* _Required task_
How many lines in the records below contain the word "that"? Answer with the number alone.

* _Extracted information_
------------
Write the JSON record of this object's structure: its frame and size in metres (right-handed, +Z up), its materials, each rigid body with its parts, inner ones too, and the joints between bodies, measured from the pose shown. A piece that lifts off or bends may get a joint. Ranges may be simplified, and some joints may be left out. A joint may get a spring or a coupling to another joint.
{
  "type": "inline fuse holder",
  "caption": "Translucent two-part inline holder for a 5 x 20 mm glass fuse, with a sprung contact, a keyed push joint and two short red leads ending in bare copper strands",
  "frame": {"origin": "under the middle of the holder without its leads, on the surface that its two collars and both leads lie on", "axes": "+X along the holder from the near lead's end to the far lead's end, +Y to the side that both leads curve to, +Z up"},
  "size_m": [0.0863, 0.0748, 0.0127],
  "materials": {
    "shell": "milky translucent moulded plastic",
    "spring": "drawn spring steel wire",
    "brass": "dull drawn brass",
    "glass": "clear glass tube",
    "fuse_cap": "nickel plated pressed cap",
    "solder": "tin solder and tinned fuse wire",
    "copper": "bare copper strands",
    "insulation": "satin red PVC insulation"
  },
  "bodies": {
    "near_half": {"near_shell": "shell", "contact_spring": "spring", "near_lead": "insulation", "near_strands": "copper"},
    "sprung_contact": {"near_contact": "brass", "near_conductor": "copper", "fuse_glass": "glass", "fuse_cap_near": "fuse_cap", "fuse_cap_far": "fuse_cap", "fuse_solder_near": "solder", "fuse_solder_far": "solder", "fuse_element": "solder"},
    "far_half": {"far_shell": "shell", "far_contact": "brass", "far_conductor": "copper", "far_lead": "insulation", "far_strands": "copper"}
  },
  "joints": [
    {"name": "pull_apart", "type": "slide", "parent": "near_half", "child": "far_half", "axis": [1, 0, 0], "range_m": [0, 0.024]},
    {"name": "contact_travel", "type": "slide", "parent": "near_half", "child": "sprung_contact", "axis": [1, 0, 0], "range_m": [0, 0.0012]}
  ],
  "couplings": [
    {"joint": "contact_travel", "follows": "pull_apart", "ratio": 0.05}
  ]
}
------------
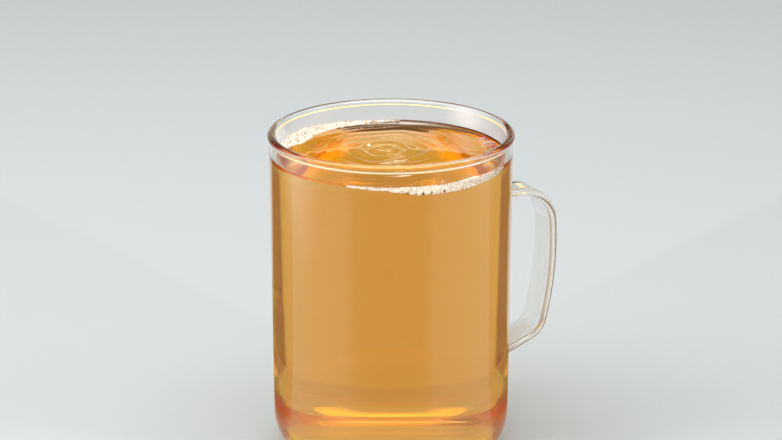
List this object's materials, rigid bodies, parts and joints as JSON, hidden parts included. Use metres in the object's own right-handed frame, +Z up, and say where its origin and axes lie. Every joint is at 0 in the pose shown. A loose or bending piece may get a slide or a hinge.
------------
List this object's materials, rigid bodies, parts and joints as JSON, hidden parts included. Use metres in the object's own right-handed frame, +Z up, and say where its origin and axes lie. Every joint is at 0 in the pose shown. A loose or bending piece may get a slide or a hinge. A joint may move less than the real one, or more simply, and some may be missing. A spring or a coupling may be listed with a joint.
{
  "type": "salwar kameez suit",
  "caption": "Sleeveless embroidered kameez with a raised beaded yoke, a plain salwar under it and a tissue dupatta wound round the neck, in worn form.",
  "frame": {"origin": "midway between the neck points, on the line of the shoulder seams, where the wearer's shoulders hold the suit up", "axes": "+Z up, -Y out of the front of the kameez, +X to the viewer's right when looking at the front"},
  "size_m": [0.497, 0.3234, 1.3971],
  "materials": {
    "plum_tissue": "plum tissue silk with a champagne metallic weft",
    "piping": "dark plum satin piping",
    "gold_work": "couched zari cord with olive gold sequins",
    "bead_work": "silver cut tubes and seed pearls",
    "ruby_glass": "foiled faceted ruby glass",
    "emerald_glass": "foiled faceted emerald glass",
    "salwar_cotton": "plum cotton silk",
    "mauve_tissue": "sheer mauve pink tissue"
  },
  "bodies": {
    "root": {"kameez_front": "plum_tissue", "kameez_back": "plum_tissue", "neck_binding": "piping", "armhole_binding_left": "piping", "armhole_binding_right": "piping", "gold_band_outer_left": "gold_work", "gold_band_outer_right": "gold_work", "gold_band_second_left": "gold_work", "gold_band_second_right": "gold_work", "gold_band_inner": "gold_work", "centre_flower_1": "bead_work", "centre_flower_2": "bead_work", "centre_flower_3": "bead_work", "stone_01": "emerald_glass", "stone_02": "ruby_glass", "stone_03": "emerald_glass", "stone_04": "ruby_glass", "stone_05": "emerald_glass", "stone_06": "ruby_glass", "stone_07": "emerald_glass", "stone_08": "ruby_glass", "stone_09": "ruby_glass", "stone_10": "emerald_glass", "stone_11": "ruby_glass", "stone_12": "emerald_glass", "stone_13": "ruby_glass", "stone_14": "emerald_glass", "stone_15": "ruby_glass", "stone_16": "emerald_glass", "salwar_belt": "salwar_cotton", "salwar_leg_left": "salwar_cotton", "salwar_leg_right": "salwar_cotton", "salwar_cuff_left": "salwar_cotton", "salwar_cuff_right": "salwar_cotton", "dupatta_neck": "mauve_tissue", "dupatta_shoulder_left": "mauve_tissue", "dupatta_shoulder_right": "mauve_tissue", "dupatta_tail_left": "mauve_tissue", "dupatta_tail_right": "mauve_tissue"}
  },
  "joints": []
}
------------
* _Output_
2